Buffington, whose current research focuses on public art, specifically the monuments of Richmond and how they reflect historical memories, said it is essential for the process moving forward to be as inclusive and deliberative as possible.
“It’s really important that we create a transparent process and allow time for many voices to be present in the process. It’s not going to be quick or easy. It took 20 years for the Robert E. Lee statue to get built,” she said. “Public art doesn't happen quickly. Commemoration usually doesn’t happen quickly.”
It’s important to recognize the voices that have been silenced in the past, and to make sure that we're listening to them now.
“It’s important to recognize the voices that have been silenced in the past, and to make sure that we're listening to them now,” she added. “And we also have to acknowledge that the silencing was intentional and that it was usually intended to enforce the power of white people over others. We need to recognize the harm that is done with some of the misrepresentations of the past. Especially when these misrepresentations are built into our community. In the case of Monument Avenue, it acts as a major thoroughfare in our city.”
Reich — whose current research focuses on the collective memories of the Civil War and Emancipation, and how those memories are affected by cultural tools, such as state history standards, examinations, public monuments, family stories and the practice of teaching — said a key question cities must ask themselves is, “What is the purpose of public art and monuments, and what do they convey?”
“That art represents us as a community whether we like the art or not and whether we like what it represents or not,” he said. “Communities change over time. Values change over time. So often public art becomes anachronistic. We think we’re very righteous now. But our descendants are going to look back at us and be shocked at some of the things that we say and do and believe.”
“[This] art was built to last. This art was put up to represent these ideals of ‘Lost Cause’ and they didn’t put it up in papier-mâché. It’s in stone. It’s in brass. It’s really durable materials and it’s still there,” he said. “We changed around it.”
Richmond’s Confederate monuments, Reich said, were built to serve as a teaching tool. The question is, he said, what are the statues teaching today?
“Look at the speeches that were made on the day of the unveiling of [the Robert E. Lee monument],” he said. “They talk about it as, ‘This is going to teach future generations. It was going to create continuity in this idea. The veterans were getting older at that point. They wanted to be sure that the younger generations would revere the heroes of the Confederacy in the same way that their parents and grandparents did.”
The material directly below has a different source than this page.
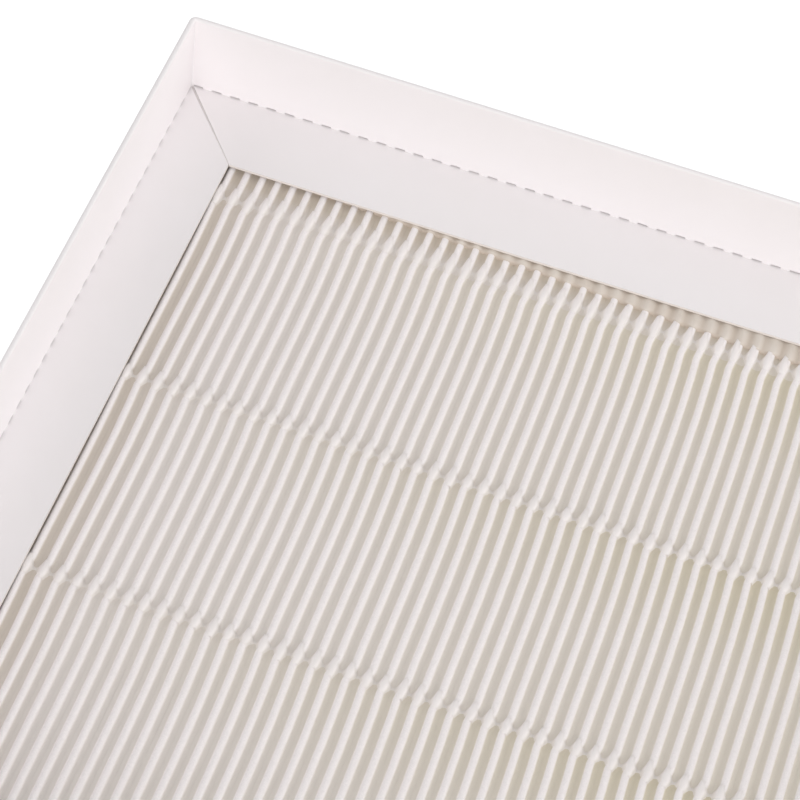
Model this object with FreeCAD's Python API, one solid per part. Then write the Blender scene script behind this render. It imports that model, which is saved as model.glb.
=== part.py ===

When Richmond Mayor Levar Stoney convened the Monument Avenue Commission to solicit public input and make recommendations about the Confederate monuments, Coleman and the American Civil War Museum decided to post online all the records, minutes and notes related to the monuments found in its Museum of the Confederacy collection.
“It’s there. We have it. We don’t have to guess what they were thinking. We have the minutes and the notes from these organizations,” she said.
Museums across the country, she said, are grappling with their role in the debate over Confederate monuments.
“All of us have also gotten that phone call, ‘If we take them down, will you take them?’ Because communities feel a level of absolution — ‘If we take them down and put them in a museum, then we’re all good.’” she said. “The problem is most of us do not have the resources to take art and monument and statuary of that scale and care for them to the standard. If you knew how much communities actually spent to keep the grass cut, keep the lights on, polish them up, all that kind of stuff, it would shock you. Museums simply don’t have that capacity.”
Richmond has an opportunity, Coleman said, to tell a wider story about the city and its public art and monuments.
“We do have so many amazing works of art and public history sculpture on the landscape,” she said. “Rather than being so obsessed with Monument Avenue — and, quite frankly, as a city, we marketed that to the world that that’s all we were for 50 years — but our landscape began to change as early as 1973 when the Bojangles statue was put up. So, today, we have an extraordinary wealth [of monuments and public art] that can tell about the life and the struggles of this city and its evolving scale in ways that no other city can.”